If we perform this process repeatedly starting with $M = 10^5$, we will see a number of powers of two that changes as following:

${100000 \times 2^0}$
${50000 \times 2^0, 50000 \times 2^1}$
${25000 \times 2^0, 50000 \times 2^1, 25000 \times 2^2}$
${12500 \times 2^0, 37500 \times 2^1, 37500 \times 2^2, 12500 \times 2^3}$
...

and eventually, after $37$ steps (in general, $O(\log M)$ many), we will reach a stage where there is only one copy each of all of $2^0, 2^1, \ldots, 2^6$. ($2^7$ and above can be ignored, since they are bigger than $N$ and therefore never active.) At this point, all instances can read the locations corresponding to those copies and sum the powers of two that are marked as active (whose locations have a value of $1$) to determine $N$.

This method uses $82$ rounds: two for each step (one read + one write), plus 7 for the final reads and 1 for outputting the answer.

A slight improvement over this can be achieved by switching from combining pairs to powers of two, to triplets. Each triplet $(2^k, 2^k, 2^k)$ can sum to either $0$, $2^k$, $2^{k+1}$ or $2^k + 2^{k+1}$, meaning we can replace these three powers of two by just two new ones ($2^k$ and $2^{k+1}$). In more technical language, this means that instead of using half adders (mapping two bits $a, b$ to $a + b = 2x + y$), we use full adders (mapping three bits $a, b, c$ to $a + b + c = 2x + y$).

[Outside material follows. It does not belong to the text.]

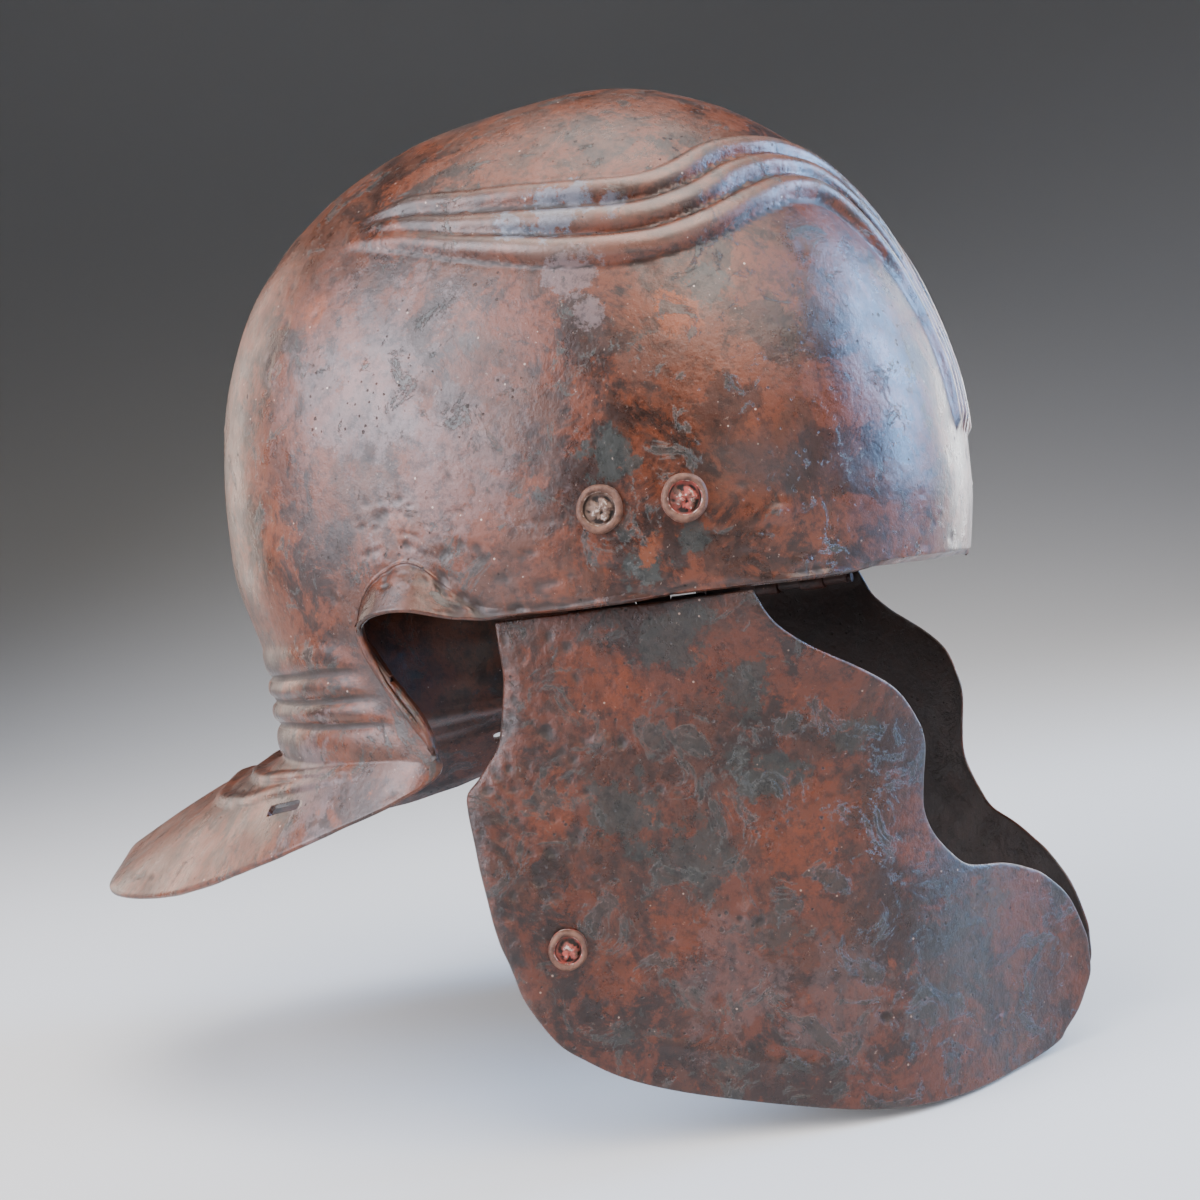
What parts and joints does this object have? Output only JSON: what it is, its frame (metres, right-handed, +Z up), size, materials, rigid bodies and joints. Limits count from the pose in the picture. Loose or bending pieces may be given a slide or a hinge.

This method uses just $69$ rounds.

There are some improvements you can make on top of this to get down to $61$ rounds and get full score, although they are all rather finicky. For example, one thing you can do is circulate which nodes get to be in the dead state, and have those do productive work like eagerly reading off some powers of two and adding them to their sum. Another thing is to optimize the exact schedule of half/full adders to use towards the end of the process. The exact details here are left as an exercise to the reader.